The DetectedBarcode objects returned by a successful detection contain several important properties. The rawValue property contains the decoded data encoded in the barcode--the actual content that applications care about, such as a product's GTIN (Global Trade Item Number), a URL encoded in a QR code, or inventory tracking data. The format property indicates which barcode symbology the detected barcode uses, matching one of the format strings you specified when creating the detector. The boundingBox property provides a DOMRectReadOnly object describing the rectangular region that contains the entire detected barcode, with x, y, width, and height values relative to the source image.

Beyond the basic properties, the DetectedBarcode includes cornerPoints that define the precise corners of the barcode within the image. Unlike the bounding box, which is always axis-aligned, corner points describe the actual rotated position of the barcode, which matters when the barcode appears at an angle in the source image. The corner points are provided as an array of objects with x and y properties, typically four points that trace the barcode's perimeter starting from the top-left corner and proceeding clockwise. The detect() method may return an empty array when no barcodes are found in the source image, which is a normal outcome rather than an error condition.

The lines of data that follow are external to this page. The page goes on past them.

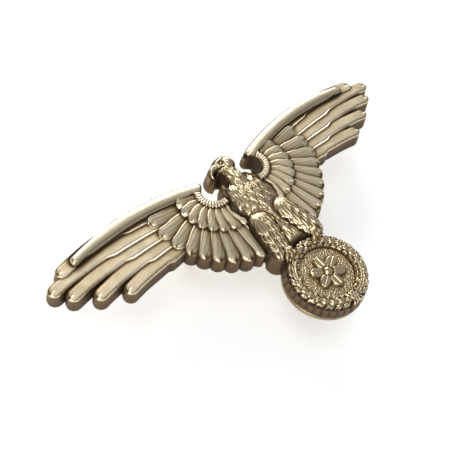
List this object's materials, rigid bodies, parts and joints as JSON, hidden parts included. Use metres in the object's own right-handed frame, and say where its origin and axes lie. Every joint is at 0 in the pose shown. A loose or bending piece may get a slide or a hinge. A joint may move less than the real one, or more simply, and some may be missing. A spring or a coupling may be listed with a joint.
{
  "type": "cap badge",
  "caption": "Spread-winged bird above a laurel wreath with a rosette, struck in metal, hollow-backed, with screw posts, washers, knurled nuts and a steady pin behind.",
  "frame": {"origin": "on the back face of the strap, on the badge's line of symmetry, 2 mm below the line of the posts", "axes": "+X along the wingspan, +Y towards the bird's head, +Z out of the front face"},
  "size_m": [0.08, 0.0386, 0.0144],
  "materials": {
    "struck_metal": "satin, patinated recesses",
    "strap_brass": "rolled sheet",
    "post_brass": "turned",
    "nut_brass": "turned and knurled",
    "solder": "soft solder"
  },
  "bodies": {
    "badge": {"left_wing": "struck_metal", "right_wing": "struck_metal", "bird_body": "struck_metal", "wreath_ring": "struck_metal", "wreath_backing": "struck_metal", "roundel": "struck_metal", "back_strap": "strap_brass", "left_post": "post_brass", "right_post": "post_brass", "steady_pin": "post_brass", "left_post_solder": "solder", "right_post_solder": "solder", "steady_pin_solder": "solder"},
    "left_washer_body": {"left_washer": "nut_brass"},
    "left_nut_body": {"left_nut": "nut_brass"},
    "right_washer_body": {"right_washer": "nut_brass"},
    "right_nut_body": {"right_nut": "nut_brass"}
  },
  "joints": [
    {"name": "left_washer_slide", "type": "slide", "parent": "badge", "child": "left_washer_body", "axis": [0, 0, -1], "range_m": [0, 0.0045]},
    {"name": "left_nut_spin", "type": "hinge", "parent": "left_washer_body", "child": "left_nut_body", "pos_m": [-0.011, 0.002, 0], "axis": [0, 0, -1], "range_deg": [0, 3240]},
    {"name": "right_washer_slide", "type": "slide", "parent": "badge", "child": "right_washer_body", "axis": [0, 0, -1], "range_m": [0, 0.0045]},
    {"name": "right_nut_spin", "type": "hinge", "parent": "right_washer_body", "child": "right_nut_body", "pos_m": [0.011, 0.002, 0], "axis": [0, 0, -1], "range_deg": [0, 3240]}
  ],
  "couplings": [
    {"joint": "left_nut_spin", "follows": "left_washer_slide", "rad_per_m": 12566},
    {"joint": "right_nut_spin", "follows": "right_washer_slide", "rad_per_m": 12566}
  ]
}
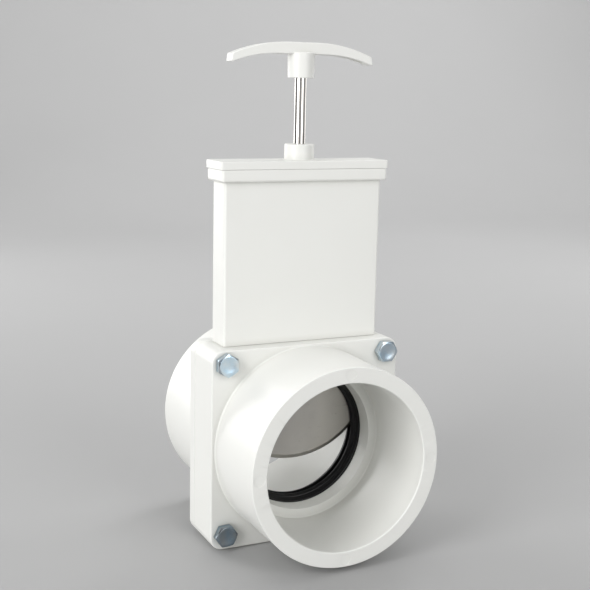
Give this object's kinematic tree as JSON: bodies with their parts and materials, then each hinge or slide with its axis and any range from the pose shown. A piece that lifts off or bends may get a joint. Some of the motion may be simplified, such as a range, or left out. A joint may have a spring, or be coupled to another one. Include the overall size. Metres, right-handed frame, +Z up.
{
  "type": "knife gate valve",
  "caption": "Hand-pulled plastic knife gate valve: a round stem and T-handle lift a stainless plate into a flat bonnet, with a pipe socket on each side and bolted body halves.",
  "frame": {"origin": "bottom centre: on the surface that the body stands on, below the crossing of the pipe axis and the gate's plane", "axes": "+X across the valve to the right seen from the socket that the picture shows, +Y along the pipe away from that socket, +Z up along the stem"},
  "size_m": [0.1104, 0.1328, 0.2688],
  "materials": {
    "white_pvc": "moulded rigid PVC, satin to gloss, faintly warm white",
    "stainless_steel": "stainless: drawn bright bar for the stem, rolled mill finish for the gate",
    "zinc_plated_steel": "bright zinc plate with a bluish tint",
    "black_rubber": "smooth black elastomer",
    "brass": "machined"
  },
  "bodies": {
    "valve_body": {"front_body": "white_pvc", "rear_body": "white_pvc", "front_gate_seal": "black_rubber", "rear_gate_seal": "black_rubber", "body_o_ring": "black_rubber", "bonnet": "white_pvc", "bonnet_cap": "white_pvc", "stem_o_ring_lower": "black_rubber", "stem_o_ring_upper": "black_rubber", "gland_bush": "white_pvc", "bolt_upper_left": "zinc_plated_steel", "nut_upper_left": "zinc_plated_steel", "bolt_upper_right": "zinc_plated_steel", "nut_upper_right": "zinc_plated_steel", "bolt_lower_left": "zinc_plated_steel", "nut_lower_left": "zinc_plated_steel", "bolt_lower_right": "zinc_plated_steel", "nut_lower_right": "zinc_plated_steel"},
    "gate_assembly": {"gate": "stainless_steel", "stem": "stainless_steel", "gate_rivet_upper": "stainless_steel", "gate_rivet_lower": "stainless_steel", "handle": "white_pvc", "handle_insert": "brass"}
  },
  "joints": [
    {"name": "gate_slide", "type": "slide", "parent": "valve_body", "child": "gate_assembly", "axis": [0, 0, 1], "range_m": [-0.0262, 0.0533]}
  ]
}
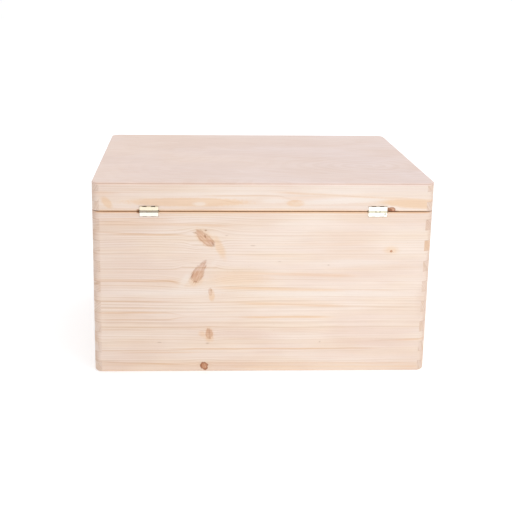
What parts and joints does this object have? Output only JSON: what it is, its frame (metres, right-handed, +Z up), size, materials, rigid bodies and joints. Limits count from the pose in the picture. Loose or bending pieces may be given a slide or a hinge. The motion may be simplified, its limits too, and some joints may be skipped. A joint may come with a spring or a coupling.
{
  "type": "wooden toy box",
  "caption": "Plain pine toy box with finger-jointed corners, a plywood bottom, hand holes in the sides and a plywood-topped lid that opens on brass hinges pressed into saw kerfs.",
  "frame": {"origin": "centre of the underside of the box, on the surface that it stands on", "axes": "+X along the width towards the right side as seen from the front, +Y towards the back where the hinges are, +Z up"},
  "size_m": [0.4, 0.3012, 0.235],
  "materials": {
    "pine": "sanded, unfinished",
    "plywood": "sanded, unfinished",
    "hinge_brass": "bright plated"
  },
  "bodies": {
    "box": {"back_panel": "pine", "front_panel": "pine", "left_panel": "pine", "right_panel": "pine", "bottom_panel": "plywood", "left_hinge_body_leaf": "hinge_brass", "right_hinge_body_leaf": "hinge_brass", "left_hinge_pin": "hinge_brass", "right_hinge_pin": "hinge_brass"},
    "lid": {"lid_back_rail": "pine", "lid_front_rail": "pine", "lid_left_rail": "pine", "lid_right_rail": "pine", "lid_top_panel": "plywood", "left_hinge_lid_leaf": "hinge_brass", "right_hinge_lid_leaf": "hinge_brass"}
  },
  "joints": [
    {"name": "lid_hinge", "type": "hinge", "parent": "box", "child": "lid", "pos_m": [0, 0.15, 0.2005], "axis": [-1, 0, 0], "range_deg": [0, 95]}
  ]
}
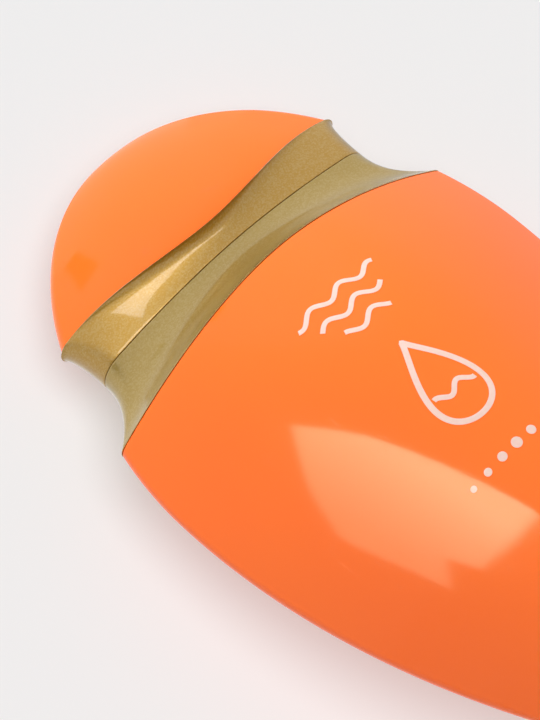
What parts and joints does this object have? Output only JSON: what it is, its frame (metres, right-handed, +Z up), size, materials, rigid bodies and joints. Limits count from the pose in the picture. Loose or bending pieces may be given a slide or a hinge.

When implementing barcode detection as part of a larger application, consider how this functionality integrates with your web development services to create seamless user experiences across inventory management, retail checkout, and e-commerce applications.

Supported Barcode Formats

The BarcodeDetector API supports a comprehensive range of both linear (1D) and two-dimensional (2D) barcode formats, covering the vast majority of use cases encountered in web applications. Each format encodes data differently and serves different purposes in various industries and use cases.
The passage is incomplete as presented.